• WRITTEN TASK: Write out the listing in full, matching it word for word.

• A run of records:
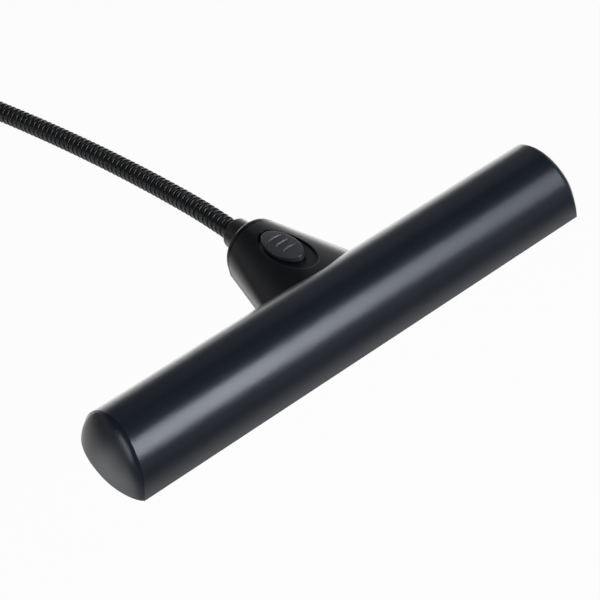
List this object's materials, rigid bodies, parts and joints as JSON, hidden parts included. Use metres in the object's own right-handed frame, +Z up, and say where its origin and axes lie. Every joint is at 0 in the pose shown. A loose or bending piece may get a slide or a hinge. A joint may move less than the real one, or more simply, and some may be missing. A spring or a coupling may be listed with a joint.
{
  "type": "clip-on music stand light",
  "caption": "Clip-on lamp with a long half-oval head on a bendable ribbed arm, a sliding thumb switch and a sprung grip that holds cells.",
  "frame": {"origin": "centre of the fixed grip pad's face, where the desk plate is held", "axes": "+Z up along the desk plate, +Y away from the moving jaw through the battery housing, +X to the right seen from the moving jaw's side, towards the power inlet"},
  "size_m": [0.2109, 0.3196, 0.2818],
  "materials": {
    "head_black": "satin bluish black moulding",
    "base_black": "satin black moulding",
    "thumb": "fine-grained black thumb piece",
    "gooseneck": "black-coated flexible steel conduit",
    "ferrule": "black-coated turned steel",
    "lens": "frosted clear plastic",
    "reflector": "glossy white",
    "circuit_board": "green solder mask",
    "led": "yellow phosphor",
    "grip_rubber": "soft black rubber",
    "cell": "plain sleeve",
    "contact": "nickel plated",
    "lead": "flexible insulation",
    "component_black": "glossy black",
    "steel": "zinc plated"
  },
  "bodies": {
    "base": {"battery_housing": "base_black", "housing_lid": "base_black", "lid_screws": "steel", "base_ferrule": "ferrule", "base_nut": "steel", "power_board": "circuit_board", "power_jack": "component_black", "cell_1": "cell", "cell_2": "cell", "cell_3": "cell", "contact_springs": "contact", "contact_plates": "contact", "fixed_pad": "grip_rubber", "jaw_pin": "steel", "pin_clip": "steel", "gooseneck_base_end": "gooseneck", "inner_lead": "lead", "jaw_spring": "steel"},
    "link_01": {"gooseneck_link_01": "gooseneck"},
    "link_02": {"gooseneck_link_02": "gooseneck"},
    "link_03": {"gooseneck_link_03": "gooseneck"},
    "link_04": {"gooseneck_link_04": "gooseneck"},
    "link_05": {"gooseneck_link_05": "gooseneck"},
    "link_06": {"gooseneck_link_06": "gooseneck"},
    "link_07": {"gooseneck_link_07": "gooseneck"},
    "link_08": {"gooseneck_link_08": "gooseneck"},
    "link_09": {"gooseneck_link_09": "gooseneck"},
    "link_10": {"gooseneck_link_10": "gooseneck"},
    "link_11": {"gooseneck_link_11": "gooseneck"},
    "link_12": {"gooseneck_link_12": "gooseneck"},
    "head": {"head_shell": "head_black", "end_cap_left": "head_black", "end_cap_right": "head_black", "lens": "lens", "reflector": "reflector", "led_board": "circuit_board", "leds": "led", "led_board_screws": "steel", "neck_housing": "head_black", "neck_end_ring": "head_black", "neck_cover": "head_black", "neck_cover_screws": "steel", "shade_screws": "steel", "slide_switch": "component_black", "switch_board": "circuit_board", "switch_board_screws": "steel", "head_ferrule": "ferrule", "head_nut": "steel", "head_lead": "lead", "gooseneck_head_end": "gooseneck"},
    "switch": {"thumb_slider": "thumb"},
    "jaw": {"jaw_lever": "base_black", "moving_pad": "grip_rubber"},
    "cover": {"battery_cover": "base_black"}
  },
  "joints": [
    {"name": "gooseneck_bend_01", "type": "hinge", "parent": "base", "child": "link_01", "pos_m": [0, 0.013, 0.08471], "axis": [1, 0, 0], "range_deg": [-15, 15], "deforming": ["inner_lead"]},
    {"name": "gooseneck_bend_02", "type": "hinge", "parent": "link_01", "child": "link_02", "pos_m": [0.00015, 0.01235, 0.1091], "axis": [0, -0.9934, -0.1148], "range_deg": [-15, 15], "deforming": ["inner_lead"]},
    {"name": "gooseneck_bend_03", "type": "hinge", "parent": "link_02", "child": "link_03", "pos_m": [0.00153, 0.00657, 0.13272], "axis": [0.9964, 0.0304, -0.0794], "range_deg": [-15, 15], "deforming": ["inner_lead"]},
    {"name": "gooseneck_bend_04", "type": "hinge", "parent": "link_03", "child": "link_04", "pos_m": [0.00426, -0.00487, 0.15405], "axis": [0, -0.8144, -0.5804], "range_deg": [-15, 15], "deforming": ["inner_lead"]},
    {"name": "gooseneck_bend_05", "type": "hinge", "parent": "link_04", "child": "link_05", "pos_m": [0.00816, -0.0212, 0.17169], "axis": [0.9836, 0.1384, -0.1154], "range_deg": [-15, 15], "deforming": ["inner_lead"]},
    {"name": "gooseneck_bend_06", "type": "hinge", "parent": "link_05", "child": "link_06", "pos_m": [0.01296, -0.04136, 0.18447], "axis": [0, -0.4213, -0.9069], "range_deg": [-15, 15], "deforming": ["inner_lead"]},
    {"name": "gooseneck_bend_07", "type": "hinge", "parent": "link_06", "child": "link_07", "pos_m": [0.01832, -0.06396, 0.19188], "axis": [0.9765, 0.2084, -0.0548], "range_deg": [-15, 15], "deforming": ["inner_lead"]},
    {"name": "gooseneck_bend_08", "type": "hinge", "parent": "link_07", "child": "link_08", "pos_m": [0.0232, -0.08706, 0.19811], "axis": [0, -0.2659, -0.964], "range_deg": [-15, 15], "deforming": ["inner_lead"]},
    {"name": "gooseneck_bend_09", "type": "hinge", "parent": "link_08", "child": "link_09", "pos_m": [0.02733, -0.11022, 0.20464], "axis": [0.9881, 0.1477, -0.0426], "range_deg": [-15, 15], "deforming": ["inner_lead"]},
    {"name": "gooseneck_bend_10", "type": "hinge", "parent": "link_09", "child": "link_10", "pos_m": [0.03071, -0.13342, 0.21148], "axis": [0, -0.2885, -0.9575], "range_deg": [-15, 15], "deforming": ["inner_lead"]},
    {"name": "gooseneck_bend_11", "type": "hinge", "parent": "link_10", "child": "link_11", "pos_m": [0.03331, -0.15662, 0.21862], "axis": [0.9958, 0.087, -0.0273], "range_deg": [-15, 15], "deforming": ["inner_lead"]},
    {"name": "gooseneck_bend_12", "type": "hinge", "parent": "link_11", "child": "link_12", "pos_m": [0.03516, -0.17981, 0.22605], "axis": [0, -0.3105, -0.9506], "range_deg": [-15, 15], "deforming": ["inner_lead"]},
    {"name": "gooseneck_bend_13", "type": "hinge", "parent": "link_12", "child": "head", "pos_m": [0.03623, -0.20296, 0.23376], "axis": [0.9996, 0.0268, -0.0091], "range_deg": [-15, 15], "deforming": ["inner_lead"]},
    {"name": "thumb_switch", "type": "slide", "parent": "head", "child": "switch", "axis": [0, -0.9436, 0.3312], "range_m": [0, 0.0055]},
    {"name": "jaw_hinge", "type": "hinge", "parent": "base", "child": "jaw", "pos_m": [0, -0.0055, 0.024], "axis": [-1, 0, 0], "range_deg": [0, 25], "stiffness_Nm_per_rad": 0.25, "springref_deg": -68.75, "deforming": ["jaw_spring"]},
    {"name": "battery_cover_slide", "type": "slide", "parent": "base", "child": "cover", "axis": [0, 0, -1], "range_m": [0, 0.06]}
  ]
}
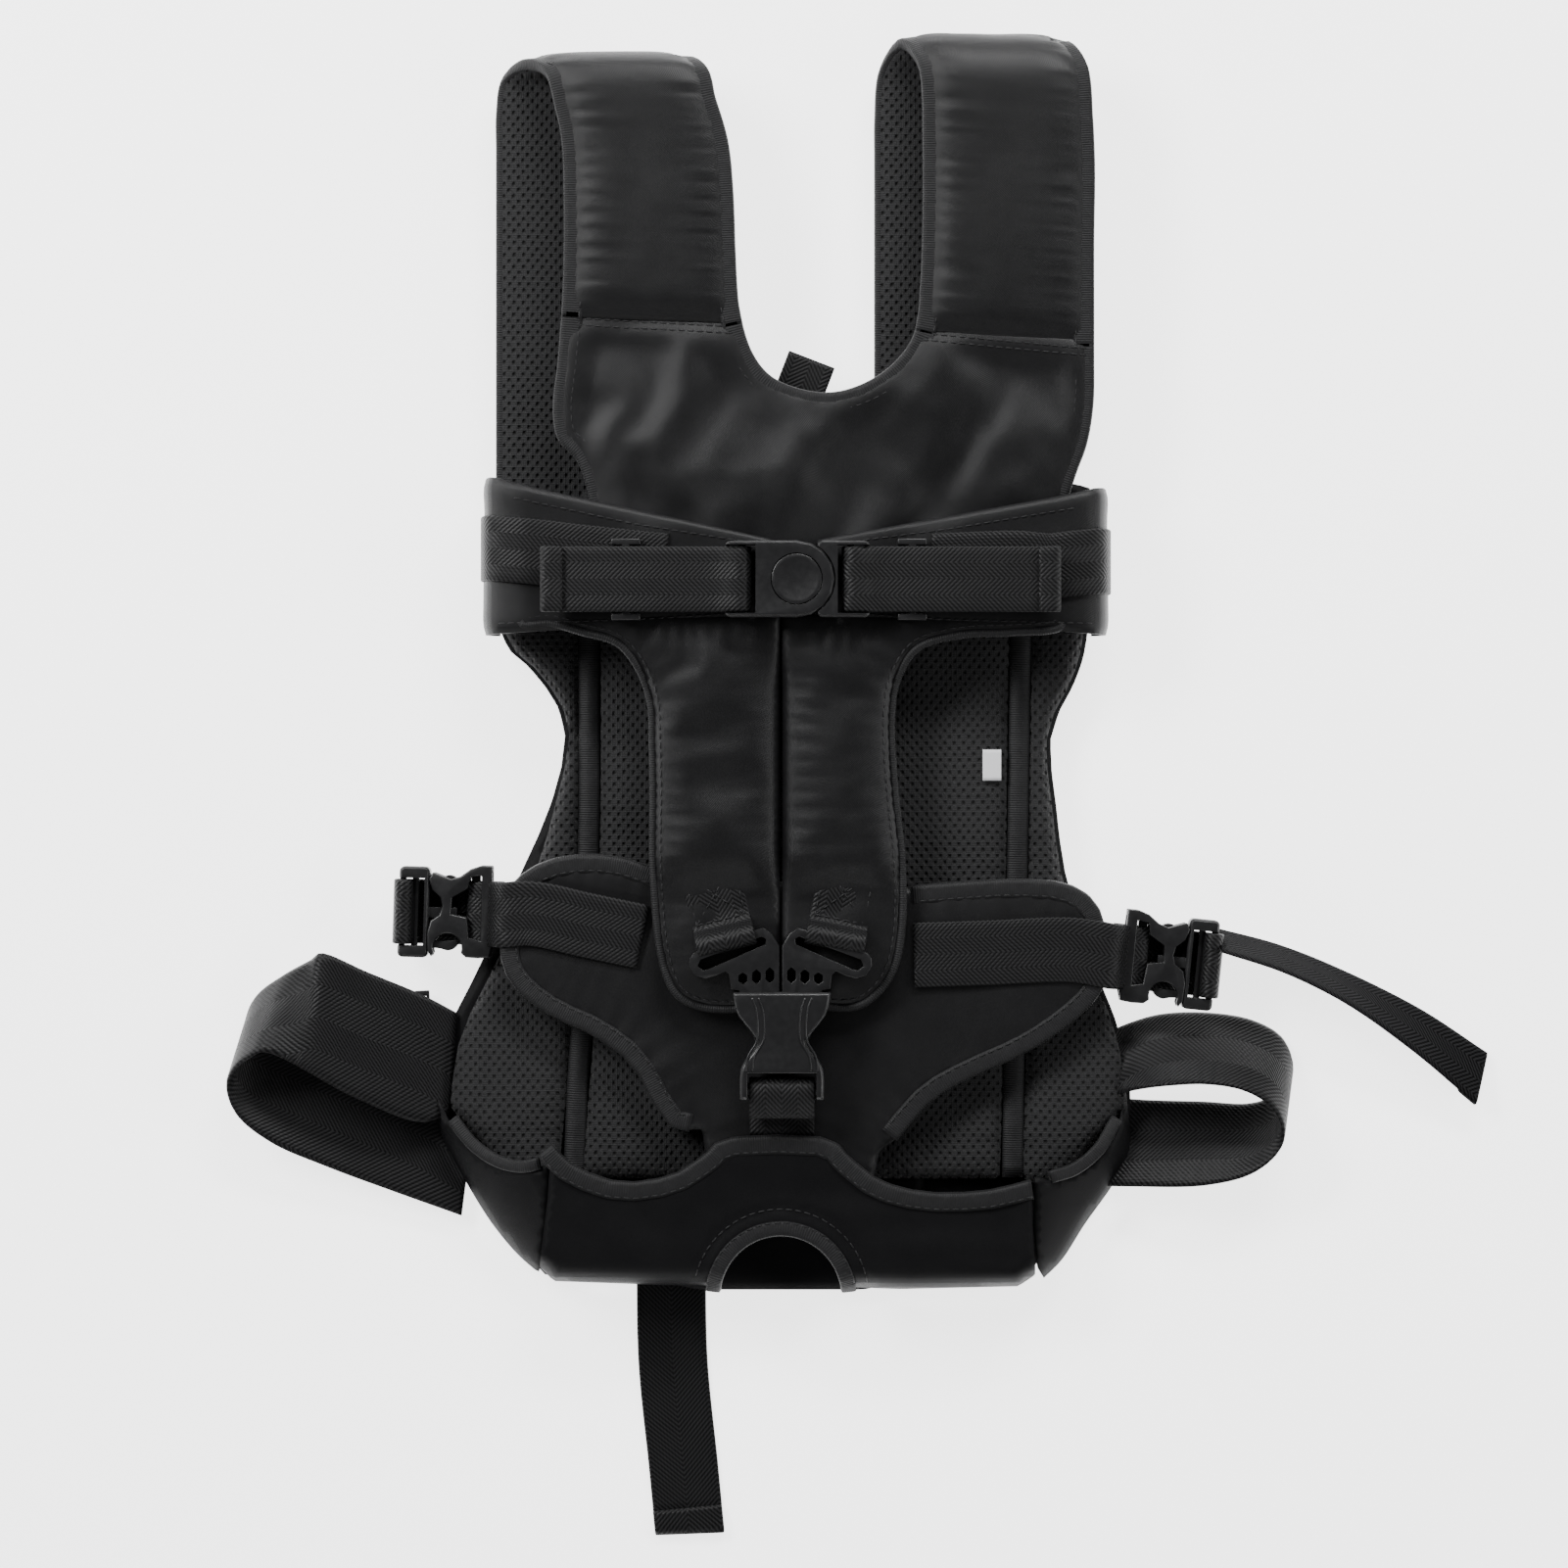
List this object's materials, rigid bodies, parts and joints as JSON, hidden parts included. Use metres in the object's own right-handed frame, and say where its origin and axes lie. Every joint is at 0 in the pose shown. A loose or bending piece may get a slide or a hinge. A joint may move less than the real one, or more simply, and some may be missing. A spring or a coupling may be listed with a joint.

• RESPONSE FOR THIS EXERCISE:
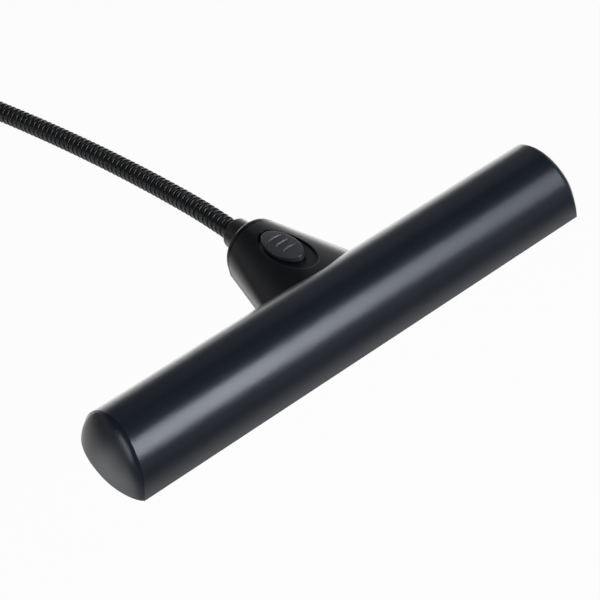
List this object's materials, rigid bodies, parts and joints as JSON, hidden parts included. Use metres in the object's own right-handed frame, +Z up, and say where its origin and axes lie. Every joint is at 0 in the pose shown. A loose or bending piece may get a slide or a hinge. A joint may move less than the real one, or more simply, and some may be missing. A spring or a coupling may be listed with a joint.
{
  "type": "clip-on music stand light",
  "caption": "Clip-on lamp with a long half-oval head on a bendable ribbed arm, a sliding thumb switch and a sprung grip that holds cells.",
  "frame": {"origin": "centre of the fixed grip pad's face, where the desk plate is held", "axes": "+Z up along the desk plate, +Y away from the moving jaw through the battery housing, +X to the right seen from the moving jaw's side, towards the power inlet"},
  "size_m": [0.2109, 0.3196, 0.2818],
  "materials": {
    "head_black": "satin bluish black moulding",
    "base_black": "satin black moulding",
    "thumb": "fine-grained black thumb piece",
    "gooseneck": "black-coated flexible steel conduit",
    "ferrule": "black-coated turned steel",
    "lens": "frosted clear plastic",
    "reflector": "glossy white",
    "circuit_board": "green solder mask",
    "led": "yellow phosphor",
    "grip_rubber": "soft black rubber",
    "cell": "plain sleeve",
    "contact": "nickel plated",
    "lead": "flexible insulation",
    "component_black": "glossy black",
    "steel": "zinc plated"
  },
  "bodies": {
    "base": {"battery_housing": "base_black", "housing_lid": "base_black", "lid_screws": "steel", "base_ferrule": "ferrule", "base_nut": "steel", "power_board": "circuit_board", "power_jack": "component_black", "cell_1": "cell", "cell_2": "cell", "cell_3": "cell", "contact_springs": "contact", "contact_plates": "contact", "fixed_pad": "grip_rubber", "jaw_pin": "steel", "pin_clip": "steel", "gooseneck_base_end": "gooseneck", "inner_lead": "lead", "jaw_spring": "steel"},
    "link_01": {"gooseneck_link_01": "gooseneck"},
    "link_02": {"gooseneck_link_02": "gooseneck"},
    "link_03": {"gooseneck_link_03": "gooseneck"},
    "link_04": {"gooseneck_link_04": "gooseneck"},
    "link_05": {"gooseneck_link_05": "gooseneck"},
    "link_06": {"gooseneck_link_06": "gooseneck"},
    "link_07": {"gooseneck_link_07": "gooseneck"},
    "link_08": {"gooseneck_link_08": "gooseneck"},
    "link_09": {"gooseneck_link_09": "gooseneck"},
    "link_10": {"gooseneck_link_10": "gooseneck"},
    "link_11": {"gooseneck_link_11": "gooseneck"},
    "link_12": {"gooseneck_link_12": "gooseneck"},
    "head": {"head_shell": "head_black", "end_cap_left": "head_black", "end_cap_right": "head_black", "lens": "lens", "reflector": "reflector", "led_board": "circuit_board", "leds": "led", "led_board_screws": "steel", "neck_housing": "head_black", "neck_end_ring": "head_black", "neck_cover": "head_black", "neck_cover_screws": "steel", "shade_screws": "steel", "slide_switch": "component_black", "switch_board": "circuit_board", "switch_board_screws": "steel", "head_ferrule": "ferrule", "head_nut": "steel", "head_lead": "lead", "gooseneck_head_end": "gooseneck"},
    "switch": {"thumb_slider": "thumb"},
    "jaw": {"jaw_lever": "base_black", "moving_pad": "grip_rubber"},
    "cover": {"battery_cover": "base_black"}
  },
  "joints": [
    {"name": "gooseneck_bend_01", "type": "hinge", "parent": "base", "child": "link_01", "pos_m": [0, 0.013, 0.08471], "axis": [1, 0, 0], "range_deg": [-15, 15], "deforming": ["inner_lead"]},
    {"name": "gooseneck_bend_02", "type": "hinge", "parent": "link_01", "child": "link_02", "pos_m": [0.00015, 0.01235, 0.1091], "axis": [0, -0.9934, -0.1148], "range_deg": [-15, 15], "deforming": ["inner_lead"]},
    {"name": "gooseneck_bend_03", "type": "hinge", "parent": "link_02", "child": "link_03", "pos_m": [0.00153, 0.00657, 0.13272], "axis": [0.9964, 0.0304, -0.0794], "range_deg": [-15, 15], "deforming": ["inner_lead"]},
    {"name": "gooseneck_bend_04", "type": "hinge", "parent": "link_03", "child": "link_04", "pos_m": [0.00426, -0.00487, 0.15405], "axis": [0, -0.8144, -0.5804], "range_deg": [-15, 15], "deforming": ["inner_lead"]},
    {"name": "gooseneck_bend_05", "type": "hinge", "parent": "link_04", "child": "link_05", "pos_m": [0.00816, -0.0212, 0.17169], "axis": [0.9836, 0.1384, -0.1154], "range_deg": [-15, 15], "deforming": ["inner_lead"]},
    {"name": "gooseneck_bend_06", "type": "hinge", "parent": "link_05", "child": "link_06", "pos_m": [0.01296, -0.04136, 0.18447], "axis": [0, -0.4213, -0.9069], "range_deg": [-15, 15], "deforming": ["inner_lead"]},
    {"name": "gooseneck_bend_07", "type": "hinge", "parent": "link_06", "child": "link_07", "pos_m": [0.01832, -0.06396, 0.19188], "axis": [0.9765, 0.2084, -0.0548], "range_deg": [-15, 15], "deforming": ["inner_lead"]},
    {"name": "gooseneck_bend_08", "type": "hinge", "parent": "link_07", "child": "link_08", "pos_m": [0.0232, -0.08706, 0.19811], "axis": [0, -0.2659, -0.964], "range_deg": [-15, 15], "deforming": ["inner_lead"]},
    {"name": "gooseneck_bend_09", "type": "hinge", "parent": "link_08", "child": "link_09", "pos_m": [0.02733, -0.11022, 0.20464], "axis": [0.9881, 0.1477, -0.0426], "range_deg": [-15, 15], "deforming": ["inner_lead"]},
    {"name": "gooseneck_bend_10", "type": "hinge", "parent": "link_09", "child": "link_10", "pos_m": [0.03071, -0.13342, 0.21148], "axis": [0, -0.2885, -0.9575], "range_deg": [-15, 15], "deforming": ["inner_lead"]},
    {"name": "gooseneck_bend_11", "type": "hinge", "parent": "link_10", "child": "link_11", "pos_m": [0.03331, -0.15662, 0.21862], "axis": [0.9958, 0.087, -0.0273], "range_deg": [-15, 15], "deforming": ["inner_lead"]},
    {"name": "gooseneck_bend_12", "type": "hinge", "parent": "link_11", "child": "link_12", "pos_m": [0.03516, -0.17981, 0.22605], "axis": [0, -0.3105, -0.9506], "range_deg": [-15, 15], "deforming": ["inner_lead"]},
    {"name": "gooseneck_bend_13", "type": "hinge", "parent": "link_12", "child": "head", "pos_m": [0.03623, -0.20296, 0.23376], "axis": [0.9996, 0.0268, -0.0091], "range_deg": [-15, 15], "deforming": ["inner_lead"]},
    {"name": "thumb_switch", "type": "slide", "parent": "head", "child": "switch", "axis": [0, -0.9436, 0.3312], "range_m": [0, 0.0055]},
    {"name": "jaw_hinge", "type": "hinge", "parent": "base", "child": "jaw", "pos_m": [0, -0.0055, 0.024], "axis": [-1, 0, 0], "range_deg": [0, 25], "stiffness_Nm_per_rad": 0.25, "springref_deg": -68.75, "deforming": ["jaw_spring"]},
    {"name": "battery_cover_slide", "type": "slide", "parent": "base", "child": "cover", "axis": [0, 0, -1], "range_m": [0, 0.06]}
  ]
}
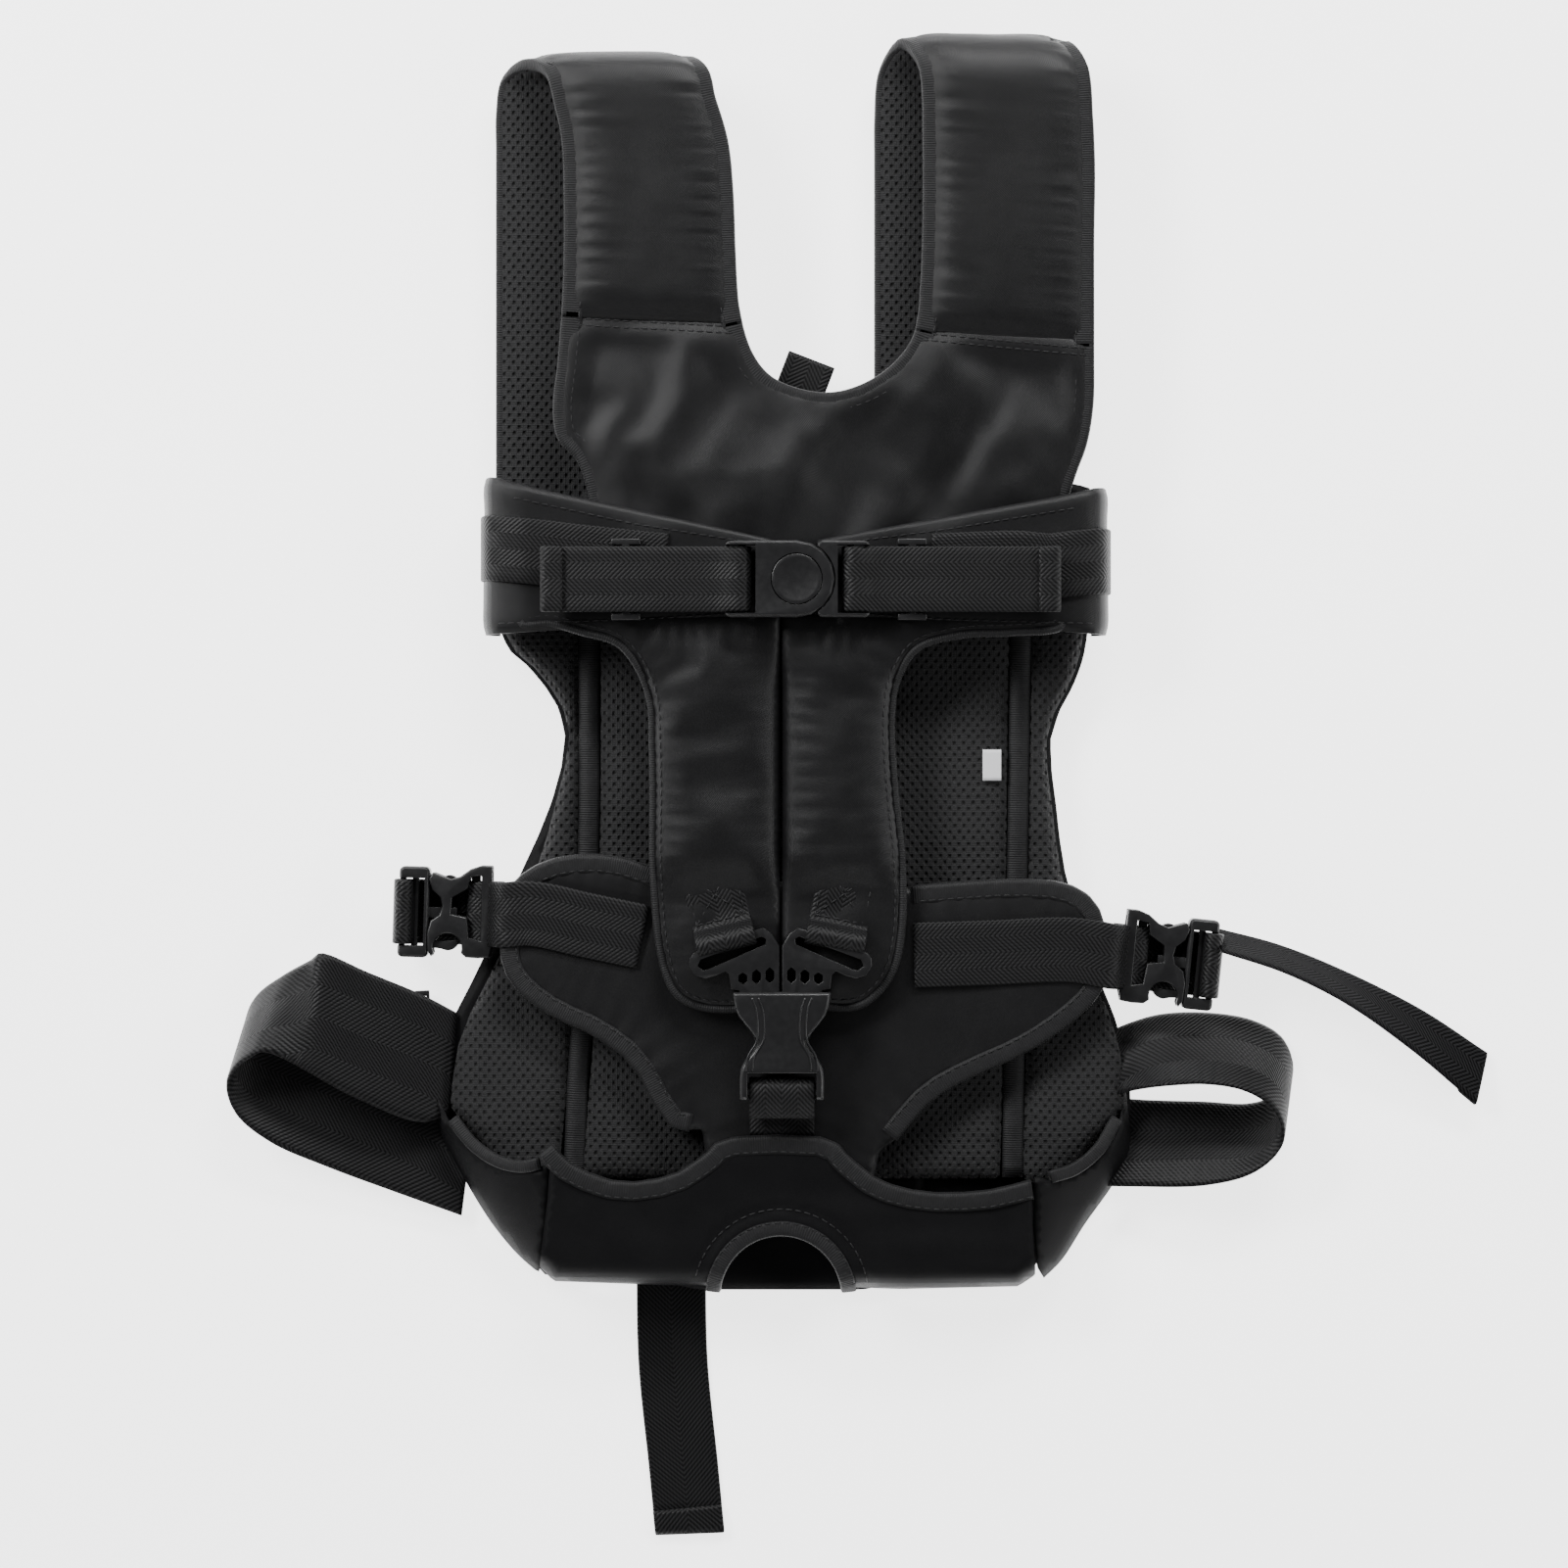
List this object's materials, rigid bodies, parts and joints as JSON, hidden parts included. Use metres in the object's own right-handed frame, and say where its origin and axes lie. Every joint is at 0 in the pose shown. A loose or bending piece may get a slide or a hinge. A joint may move less than the real one, or more simply, and some may be missing. A spring or a coupling may be listed with a joint.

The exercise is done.